WHAT IS REQUIRED: Go from the first line to the line with "around the foot." and return those lines verbatim, ends included.

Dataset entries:

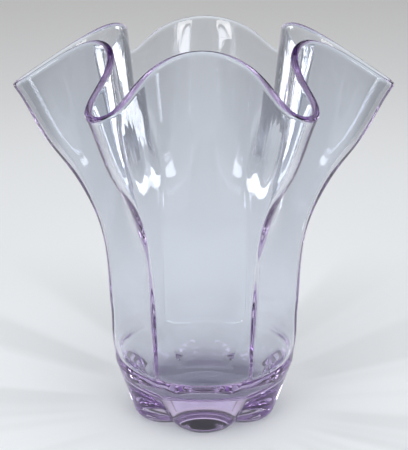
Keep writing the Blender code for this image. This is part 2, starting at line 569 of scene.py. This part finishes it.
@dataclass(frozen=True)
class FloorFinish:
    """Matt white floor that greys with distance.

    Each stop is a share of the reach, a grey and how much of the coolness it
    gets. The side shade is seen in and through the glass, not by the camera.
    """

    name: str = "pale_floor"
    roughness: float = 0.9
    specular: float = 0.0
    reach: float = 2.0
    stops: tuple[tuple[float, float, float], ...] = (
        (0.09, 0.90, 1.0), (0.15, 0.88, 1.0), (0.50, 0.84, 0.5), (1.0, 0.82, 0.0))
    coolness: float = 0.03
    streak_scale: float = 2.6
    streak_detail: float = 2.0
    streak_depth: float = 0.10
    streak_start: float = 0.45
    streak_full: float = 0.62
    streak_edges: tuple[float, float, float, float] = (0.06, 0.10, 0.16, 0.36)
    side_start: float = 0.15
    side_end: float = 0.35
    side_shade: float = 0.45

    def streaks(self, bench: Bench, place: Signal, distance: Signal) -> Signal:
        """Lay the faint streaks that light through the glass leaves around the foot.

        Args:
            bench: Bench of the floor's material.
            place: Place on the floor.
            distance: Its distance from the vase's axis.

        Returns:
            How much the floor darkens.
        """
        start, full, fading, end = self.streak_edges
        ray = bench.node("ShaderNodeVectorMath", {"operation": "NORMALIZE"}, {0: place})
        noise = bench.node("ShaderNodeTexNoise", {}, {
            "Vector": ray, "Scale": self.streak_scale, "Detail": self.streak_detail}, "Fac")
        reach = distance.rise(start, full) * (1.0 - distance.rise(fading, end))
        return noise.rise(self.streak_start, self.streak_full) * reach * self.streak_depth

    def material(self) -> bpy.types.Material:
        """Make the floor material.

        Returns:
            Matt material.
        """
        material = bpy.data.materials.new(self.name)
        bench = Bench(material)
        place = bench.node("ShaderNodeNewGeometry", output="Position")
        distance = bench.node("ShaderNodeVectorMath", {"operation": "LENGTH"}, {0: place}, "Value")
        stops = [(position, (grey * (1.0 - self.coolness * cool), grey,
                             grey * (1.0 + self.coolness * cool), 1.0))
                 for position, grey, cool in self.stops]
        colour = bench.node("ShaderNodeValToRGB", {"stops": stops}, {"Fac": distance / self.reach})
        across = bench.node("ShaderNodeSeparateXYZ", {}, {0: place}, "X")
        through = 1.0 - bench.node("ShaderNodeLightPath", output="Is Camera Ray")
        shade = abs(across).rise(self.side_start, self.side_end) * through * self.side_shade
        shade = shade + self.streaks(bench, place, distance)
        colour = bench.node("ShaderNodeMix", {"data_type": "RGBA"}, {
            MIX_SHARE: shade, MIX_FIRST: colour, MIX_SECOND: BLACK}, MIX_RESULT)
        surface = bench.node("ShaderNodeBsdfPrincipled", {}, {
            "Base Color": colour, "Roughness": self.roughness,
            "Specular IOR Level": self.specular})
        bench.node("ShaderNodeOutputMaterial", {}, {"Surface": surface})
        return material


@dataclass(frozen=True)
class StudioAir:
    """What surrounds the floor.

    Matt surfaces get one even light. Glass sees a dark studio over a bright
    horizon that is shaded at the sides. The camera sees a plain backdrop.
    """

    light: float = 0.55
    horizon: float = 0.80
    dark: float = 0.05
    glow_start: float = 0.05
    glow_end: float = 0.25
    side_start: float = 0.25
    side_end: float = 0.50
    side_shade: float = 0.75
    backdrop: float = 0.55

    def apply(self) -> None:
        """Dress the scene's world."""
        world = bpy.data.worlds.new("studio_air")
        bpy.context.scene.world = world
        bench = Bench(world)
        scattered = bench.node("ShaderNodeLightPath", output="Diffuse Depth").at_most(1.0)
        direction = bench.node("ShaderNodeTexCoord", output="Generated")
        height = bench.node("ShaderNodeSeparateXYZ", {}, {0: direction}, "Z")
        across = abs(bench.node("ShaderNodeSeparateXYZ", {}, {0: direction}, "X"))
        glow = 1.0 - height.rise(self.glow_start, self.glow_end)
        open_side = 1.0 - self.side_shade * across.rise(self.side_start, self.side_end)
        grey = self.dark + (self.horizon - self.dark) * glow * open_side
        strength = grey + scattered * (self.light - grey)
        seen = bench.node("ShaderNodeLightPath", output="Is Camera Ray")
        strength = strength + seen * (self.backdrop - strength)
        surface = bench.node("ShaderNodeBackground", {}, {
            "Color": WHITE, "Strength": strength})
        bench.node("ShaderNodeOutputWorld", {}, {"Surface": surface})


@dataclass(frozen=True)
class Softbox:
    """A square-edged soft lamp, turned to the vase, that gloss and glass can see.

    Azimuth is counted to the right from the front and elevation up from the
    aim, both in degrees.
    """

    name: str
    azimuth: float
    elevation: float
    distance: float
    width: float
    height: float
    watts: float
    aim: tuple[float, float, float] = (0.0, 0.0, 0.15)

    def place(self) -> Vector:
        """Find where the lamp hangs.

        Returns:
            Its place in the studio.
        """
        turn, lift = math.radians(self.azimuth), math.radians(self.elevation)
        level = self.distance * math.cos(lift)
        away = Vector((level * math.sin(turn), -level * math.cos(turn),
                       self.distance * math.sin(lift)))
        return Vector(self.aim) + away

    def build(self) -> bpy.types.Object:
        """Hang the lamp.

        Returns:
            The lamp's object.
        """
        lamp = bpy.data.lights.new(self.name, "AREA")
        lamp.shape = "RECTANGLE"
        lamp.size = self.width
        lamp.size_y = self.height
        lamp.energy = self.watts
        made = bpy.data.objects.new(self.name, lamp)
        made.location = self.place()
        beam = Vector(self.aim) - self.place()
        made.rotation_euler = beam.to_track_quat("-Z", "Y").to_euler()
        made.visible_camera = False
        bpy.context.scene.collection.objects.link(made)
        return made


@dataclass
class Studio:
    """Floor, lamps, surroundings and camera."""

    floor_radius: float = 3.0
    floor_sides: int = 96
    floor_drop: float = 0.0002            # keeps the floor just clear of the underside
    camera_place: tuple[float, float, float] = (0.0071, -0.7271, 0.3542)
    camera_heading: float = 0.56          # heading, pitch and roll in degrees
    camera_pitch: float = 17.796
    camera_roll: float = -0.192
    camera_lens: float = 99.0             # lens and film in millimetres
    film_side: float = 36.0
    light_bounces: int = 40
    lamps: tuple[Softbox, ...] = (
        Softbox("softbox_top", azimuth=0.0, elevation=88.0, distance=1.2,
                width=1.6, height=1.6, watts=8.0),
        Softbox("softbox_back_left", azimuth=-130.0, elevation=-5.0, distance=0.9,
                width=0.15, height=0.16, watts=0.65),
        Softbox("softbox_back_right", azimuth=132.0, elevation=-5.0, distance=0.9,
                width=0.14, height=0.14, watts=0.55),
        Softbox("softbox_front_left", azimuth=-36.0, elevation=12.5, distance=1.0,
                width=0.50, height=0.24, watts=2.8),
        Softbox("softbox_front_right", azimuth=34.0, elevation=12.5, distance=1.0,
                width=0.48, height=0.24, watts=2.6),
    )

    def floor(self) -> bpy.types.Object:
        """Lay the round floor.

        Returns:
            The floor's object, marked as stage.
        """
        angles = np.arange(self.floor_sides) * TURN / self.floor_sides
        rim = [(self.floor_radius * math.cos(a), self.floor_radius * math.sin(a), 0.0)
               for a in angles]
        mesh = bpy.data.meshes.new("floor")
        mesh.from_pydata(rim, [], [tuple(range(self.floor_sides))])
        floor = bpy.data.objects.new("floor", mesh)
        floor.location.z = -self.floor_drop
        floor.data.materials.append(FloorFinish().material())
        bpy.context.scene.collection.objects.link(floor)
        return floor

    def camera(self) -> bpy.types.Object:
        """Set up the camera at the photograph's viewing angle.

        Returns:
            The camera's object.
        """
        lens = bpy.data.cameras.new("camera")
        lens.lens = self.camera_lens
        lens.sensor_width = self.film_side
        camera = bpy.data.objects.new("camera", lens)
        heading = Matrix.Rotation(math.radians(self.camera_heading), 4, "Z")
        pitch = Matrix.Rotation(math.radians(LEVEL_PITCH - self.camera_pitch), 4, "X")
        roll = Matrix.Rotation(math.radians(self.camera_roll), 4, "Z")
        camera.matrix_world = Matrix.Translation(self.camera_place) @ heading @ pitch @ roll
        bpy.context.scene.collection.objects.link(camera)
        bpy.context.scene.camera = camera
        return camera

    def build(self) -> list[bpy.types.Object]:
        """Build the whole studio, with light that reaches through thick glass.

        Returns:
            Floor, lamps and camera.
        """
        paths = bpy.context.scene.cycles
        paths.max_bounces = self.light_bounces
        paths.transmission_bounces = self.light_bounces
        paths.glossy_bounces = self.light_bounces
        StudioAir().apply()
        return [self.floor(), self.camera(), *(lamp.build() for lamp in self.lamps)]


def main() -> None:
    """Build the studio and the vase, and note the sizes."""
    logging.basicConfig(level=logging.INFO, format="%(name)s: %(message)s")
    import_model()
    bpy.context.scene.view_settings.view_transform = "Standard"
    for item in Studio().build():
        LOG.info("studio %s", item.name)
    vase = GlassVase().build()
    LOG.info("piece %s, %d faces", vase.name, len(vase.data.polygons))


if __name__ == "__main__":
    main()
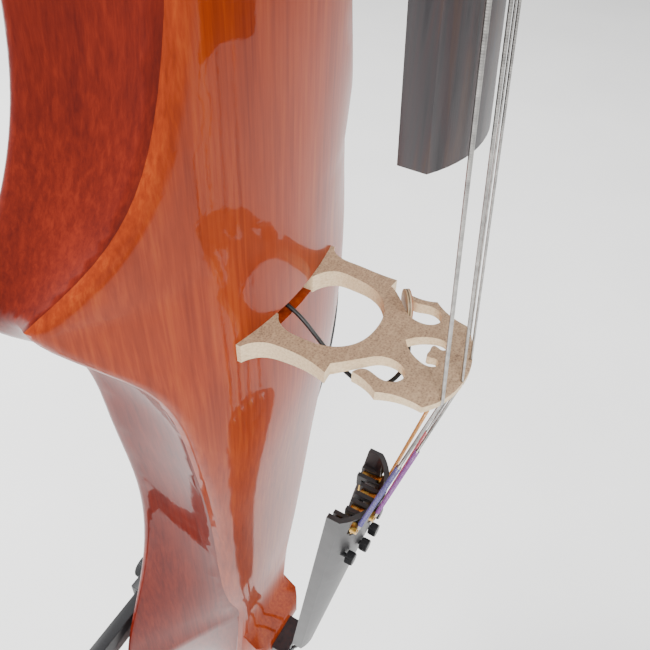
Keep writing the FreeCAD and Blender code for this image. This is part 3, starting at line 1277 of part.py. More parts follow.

TASK RESPONSE:
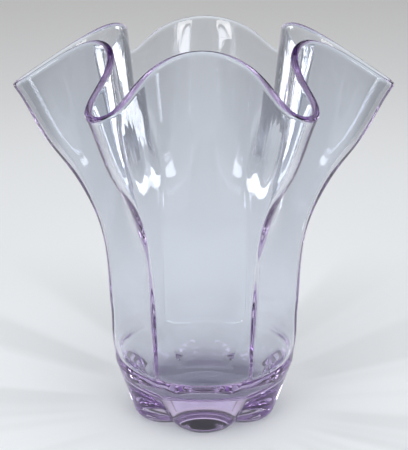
Keep writing the Blender code for this image. This is part 2, starting at line 569 of scene.py. This part finishes it.
@dataclass(frozen=True)
class FloorFinish:
    """Matt white floor that greys with distance.

    Each stop is a share of the reach, a grey and how much of the coolness it
    gets. The side shade is seen in and through the glass, not by the camera.
    """

    name: str = "pale_floor"
    roughness: float = 0.9
    specular: float = 0.0
    reach: float = 2.0
    stops: tuple[tuple[float, float, float], ...] = (
        (0.09, 0.90, 1.0), (0.15, 0.88, 1.0), (0.50, 0.84, 0.5), (1.0, 0.82, 0.0))
    coolness: float = 0.03
    streak_scale: float = 2.6
    streak_detail: float = 2.0
    streak_depth: float = 0.10
    streak_start: float = 0.45
    streak_full: float = 0.62
    streak_edges: tuple[float, float, float, float] = (0.06, 0.10, 0.16, 0.36)
    side_start: float = 0.15
    side_end: float = 0.35
    side_shade: float = 0.45

    def streaks(self, bench: Bench, place: Signal, distance: Signal) -> Signal:
        """Lay the faint streaks that light through the glass leaves around the foot.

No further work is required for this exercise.